Short task → Repeat exactly each line of the data provided below.

(Records that describe objects)

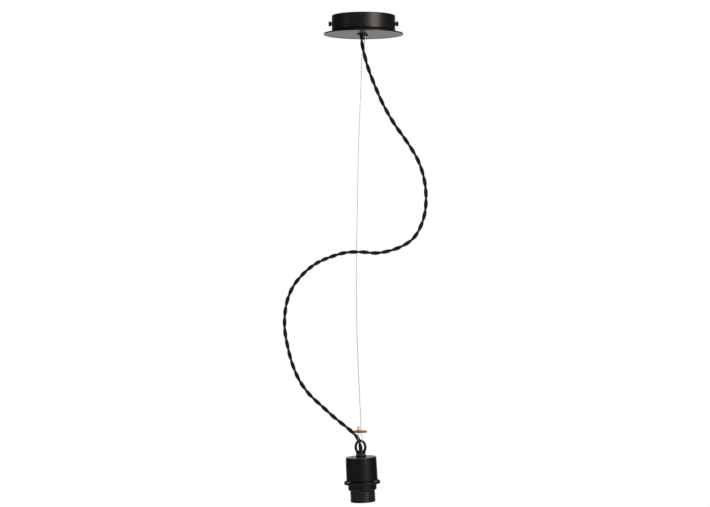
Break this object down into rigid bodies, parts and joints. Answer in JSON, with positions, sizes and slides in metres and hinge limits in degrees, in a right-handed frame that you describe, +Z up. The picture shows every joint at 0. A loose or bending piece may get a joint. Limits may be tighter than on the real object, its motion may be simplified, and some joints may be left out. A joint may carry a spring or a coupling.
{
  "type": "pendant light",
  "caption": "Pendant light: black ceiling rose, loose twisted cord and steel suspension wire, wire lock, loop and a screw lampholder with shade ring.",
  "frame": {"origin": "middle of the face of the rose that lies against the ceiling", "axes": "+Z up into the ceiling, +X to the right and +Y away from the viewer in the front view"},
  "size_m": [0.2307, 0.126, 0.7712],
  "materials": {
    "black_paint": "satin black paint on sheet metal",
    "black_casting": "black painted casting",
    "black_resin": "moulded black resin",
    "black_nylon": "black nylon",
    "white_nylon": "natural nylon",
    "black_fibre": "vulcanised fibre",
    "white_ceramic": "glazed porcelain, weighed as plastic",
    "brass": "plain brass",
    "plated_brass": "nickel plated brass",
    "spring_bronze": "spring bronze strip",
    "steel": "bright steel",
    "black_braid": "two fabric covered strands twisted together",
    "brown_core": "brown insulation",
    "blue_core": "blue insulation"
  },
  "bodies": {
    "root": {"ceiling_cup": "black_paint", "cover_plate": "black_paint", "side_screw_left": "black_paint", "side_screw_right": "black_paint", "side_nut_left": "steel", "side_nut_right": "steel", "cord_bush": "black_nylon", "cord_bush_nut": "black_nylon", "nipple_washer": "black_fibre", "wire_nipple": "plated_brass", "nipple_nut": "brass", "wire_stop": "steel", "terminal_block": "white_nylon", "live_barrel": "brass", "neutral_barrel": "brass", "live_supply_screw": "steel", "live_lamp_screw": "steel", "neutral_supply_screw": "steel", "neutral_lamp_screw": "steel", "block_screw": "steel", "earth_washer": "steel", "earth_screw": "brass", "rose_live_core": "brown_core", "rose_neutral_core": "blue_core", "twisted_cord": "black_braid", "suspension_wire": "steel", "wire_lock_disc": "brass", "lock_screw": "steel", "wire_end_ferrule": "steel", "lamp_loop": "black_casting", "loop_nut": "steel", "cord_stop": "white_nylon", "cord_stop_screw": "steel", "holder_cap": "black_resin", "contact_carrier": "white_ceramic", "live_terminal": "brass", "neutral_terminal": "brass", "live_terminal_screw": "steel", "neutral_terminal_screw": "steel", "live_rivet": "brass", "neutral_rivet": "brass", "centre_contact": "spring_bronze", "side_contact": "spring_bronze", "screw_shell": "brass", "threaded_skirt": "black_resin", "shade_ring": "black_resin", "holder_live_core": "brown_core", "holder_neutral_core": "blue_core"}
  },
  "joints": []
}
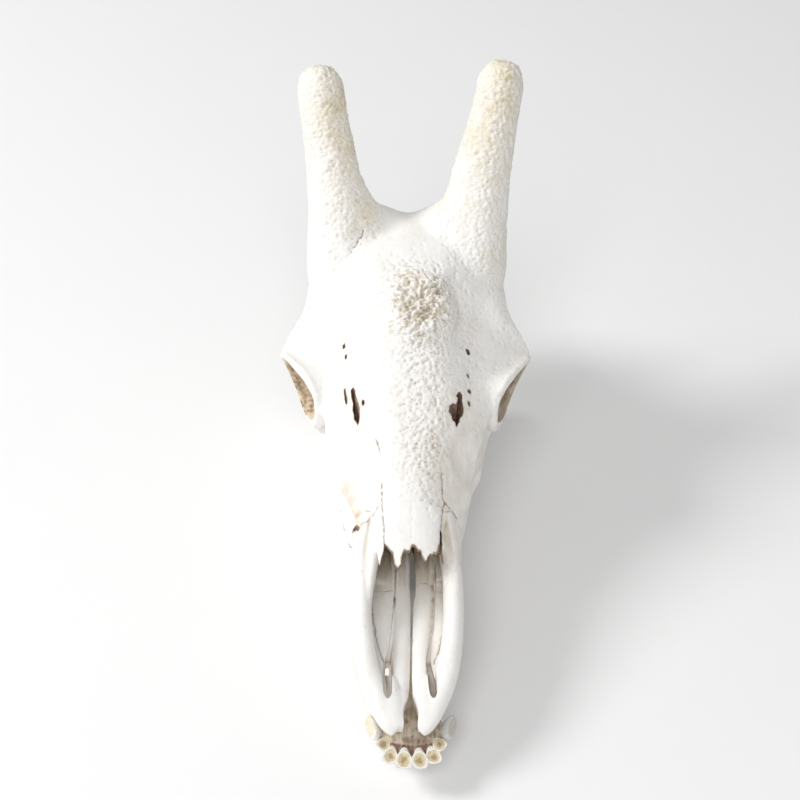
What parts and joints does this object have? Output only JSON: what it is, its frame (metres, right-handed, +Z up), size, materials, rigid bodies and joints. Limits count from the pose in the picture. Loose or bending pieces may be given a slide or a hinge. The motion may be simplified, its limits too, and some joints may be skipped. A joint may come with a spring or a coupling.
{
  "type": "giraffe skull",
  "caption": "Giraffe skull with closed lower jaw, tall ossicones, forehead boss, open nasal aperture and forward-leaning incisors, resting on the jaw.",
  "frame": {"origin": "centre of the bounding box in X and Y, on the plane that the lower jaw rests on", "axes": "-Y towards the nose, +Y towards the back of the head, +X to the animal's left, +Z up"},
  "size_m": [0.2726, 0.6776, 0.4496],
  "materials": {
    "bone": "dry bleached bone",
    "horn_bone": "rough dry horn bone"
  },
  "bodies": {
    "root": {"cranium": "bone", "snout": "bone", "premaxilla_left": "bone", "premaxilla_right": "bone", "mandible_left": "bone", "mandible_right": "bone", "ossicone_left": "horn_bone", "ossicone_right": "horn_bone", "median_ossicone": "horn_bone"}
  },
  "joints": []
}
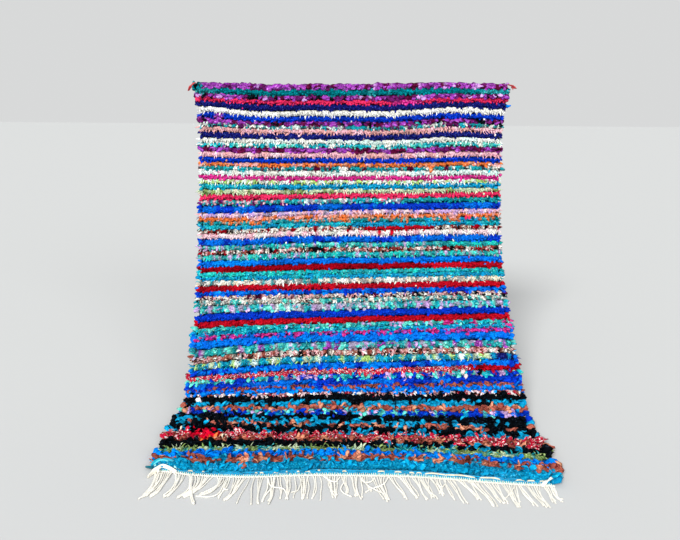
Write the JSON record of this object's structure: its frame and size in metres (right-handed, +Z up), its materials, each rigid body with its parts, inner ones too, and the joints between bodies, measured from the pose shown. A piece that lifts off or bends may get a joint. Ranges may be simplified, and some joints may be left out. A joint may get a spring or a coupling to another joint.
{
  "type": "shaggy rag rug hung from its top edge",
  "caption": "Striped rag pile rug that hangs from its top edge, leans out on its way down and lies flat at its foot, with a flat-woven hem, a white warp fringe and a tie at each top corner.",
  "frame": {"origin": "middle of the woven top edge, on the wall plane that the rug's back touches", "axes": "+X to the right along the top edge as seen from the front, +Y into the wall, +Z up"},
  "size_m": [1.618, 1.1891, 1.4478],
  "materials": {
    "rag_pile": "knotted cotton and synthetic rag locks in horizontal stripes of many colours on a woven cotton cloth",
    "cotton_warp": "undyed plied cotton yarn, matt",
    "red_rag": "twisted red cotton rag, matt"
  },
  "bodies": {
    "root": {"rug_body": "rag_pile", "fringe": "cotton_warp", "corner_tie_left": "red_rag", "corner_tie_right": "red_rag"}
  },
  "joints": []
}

Completed exercise →
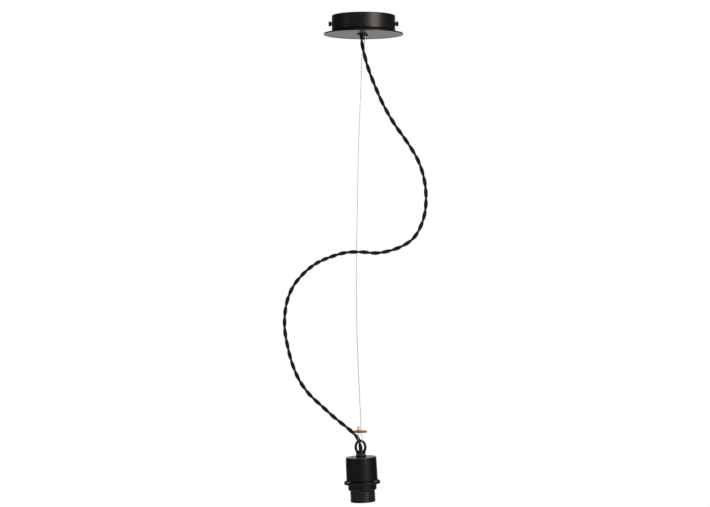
Break this object down into rigid bodies, parts and joints. Answer in JSON, with positions, sizes and slides in metres and hinge limits in degrees, in a right-handed frame that you describe, +Z up. The picture shows every joint at 0. A loose or bending piece may get a joint. Limits may be tighter than on the real object, its motion may be simplified, and some joints may be left out. A joint may carry a spring or a coupling.
{
  "type": "pendant light",
  "caption": "Pendant light: black ceiling rose, loose twisted cord and steel suspension wire, wire lock, loop and a screw lampholder with shade ring.",
  "frame": {"origin": "middle of the face of the rose that lies against the ceiling", "axes": "+Z up into the ceiling, +X to the right and +Y away from the viewer in the front view"},
  "size_m": [0.2307, 0.126, 0.7712],
  "materials": {
    "black_paint": "satin black paint on sheet metal",
    "black_casting": "black painted casting",
    "black_resin": "moulded black resin",
    "black_nylon": "black nylon",
    "white_nylon": "natural nylon",
    "black_fibre": "vulcanised fibre",
    "white_ceramic": "glazed porcelain, weighed as plastic",
    "brass": "plain brass",
    "plated_brass": "nickel plated brass",
    "spring_bronze": "spring bronze strip",
    "steel": "bright steel",
    "black_braid": "two fabric covered strands twisted together",
    "brown_core": "brown insulation",
    "blue_core": "blue insulation"
  },
  "bodies": {
    "root": {"ceiling_cup": "black_paint", "cover_plate": "black_paint", "side_screw_left": "black_paint", "side_screw_right": "black_paint", "side_nut_left": "steel", "side_nut_right": "steel", "cord_bush": "black_nylon", "cord_bush_nut": "black_nylon", "nipple_washer": "black_fibre", "wire_nipple": "plated_brass", "nipple_nut": "brass", "wire_stop": "steel", "terminal_block": "white_nylon", "live_barrel": "brass", "neutral_barrel": "brass", "live_supply_screw": "steel", "live_lamp_screw": "steel", "neutral_supply_screw": "steel", "neutral_lamp_screw": "steel", "block_screw": "steel", "earth_washer": "steel", "earth_screw": "brass", "rose_live_core": "brown_core", "rose_neutral_core": "blue_core", "twisted_cord": "black_braid", "suspension_wire": "steel", "wire_lock_disc": "brass", "lock_screw": "steel", "wire_end_ferrule": "steel", "lamp_loop": "black_casting", "loop_nut": "steel", "cord_stop": "white_nylon", "cord_stop_screw": "steel", "holder_cap": "black_resin", "contact_carrier": "white_ceramic", "live_terminal": "brass", "neutral_terminal": "brass", "live_terminal_screw": "steel", "neutral_terminal_screw": "steel", "live_rivet": "brass", "neutral_rivet": "brass", "centre_contact": "spring_bronze", "side_contact": "spring_bronze", "screw_shell": "brass", "threaded_skirt": "black_resin", "shade_ring": "black_resin", "holder_live_core": "brown_core", "holder_neutral_core": "blue_core"}
  },
  "joints": []
}
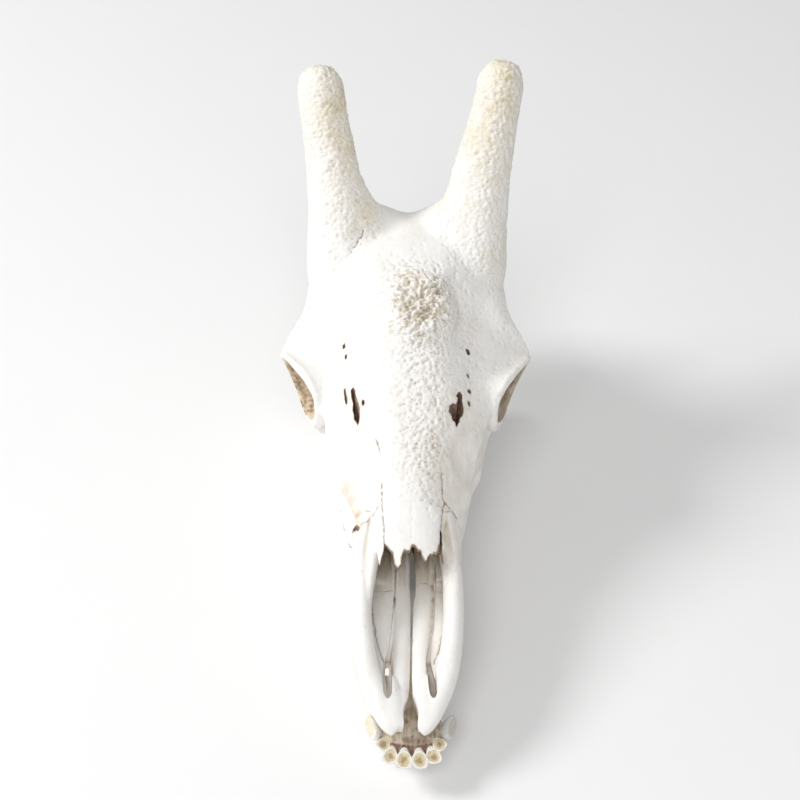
What parts and joints does this object have? Output only JSON: what it is, its frame (metres, right-handed, +Z up), size, materials, rigid bodies and joints. Limits count from the pose in the picture. Loose or bending pieces may be given a slide or a hinge. The motion may be simplified, its limits too, and some joints may be skipped. A joint may come with a spring or a coupling.
{
  "type": "giraffe skull",
  "caption": "Giraffe skull with closed lower jaw, tall ossicones, forehead boss, open nasal aperture and forward-leaning incisors, resting on the jaw.",
  "frame": {"origin": "centre of the bounding box in X and Y, on the plane that the lower jaw rests on", "axes": "-Y towards the nose, +Y towards the back of the head, +X to the animal's left, +Z up"},
  "size_m": [0.2726, 0.6776, 0.4496],
  "materials": {
    "bone": "dry bleached bone",
    "horn_bone": "rough dry horn bone"
  },
  "bodies": {
    "root": {"cranium": "bone", "snout": "bone", "premaxilla_left": "bone", "premaxilla_right": "bone", "mandible_left": "bone", "mandible_right": "bone", "ossicone_left": "horn_bone", "ossicone_right": "horn_bone", "median_ossicone": "horn_bone"}
  },
  "joints": []
}
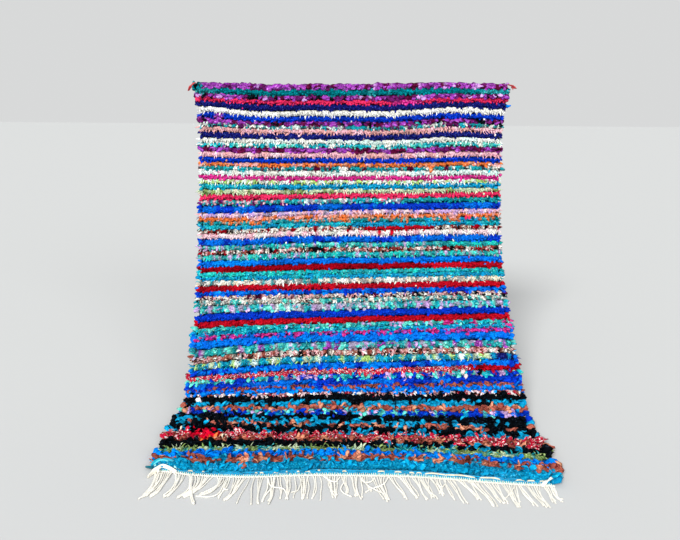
Write the JSON record of this object's structure: its frame and size in metres (right-handed, +Z up), its materials, each rigid body with its parts, inner ones too, and the joints between bodies, measured from the pose shown. A piece that lifts off or bends may get a joint. Ranges may be simplified, and some joints may be left out. A joint may get a spring or a coupling to another joint.
{
  "type": "shaggy rag rug hung from its top edge",
  "caption": "Striped rag pile rug that hangs from its top edge, leans out on its way down and lies flat at its foot, with a flat-woven hem, a white warp fringe and a tie at each top corner.",
  "frame": {"origin": "middle of the woven top edge, on the wall plane that the rug's back touches", "axes": "+X to the right along the top edge as seen from the front, +Y into the wall, +Z up"},
  "size_m": [1.618, 1.1891, 1.4478],
  "materials": {
    "rag_pile": "knotted cotton and synthetic rag locks in horizontal stripes of many colours on a woven cotton cloth",
    "cotton_warp": "undyed plied cotton yarn, matt",
    "red_rag": "twisted red cotton rag, matt"
  },
  "bodies": {
    "root": {"rug_body": "rag_pile", "fringe": "cotton_warp", "corner_tie_left": "red_rag", "corner_tie_right": "red_rag"}
  },
  "joints": []
}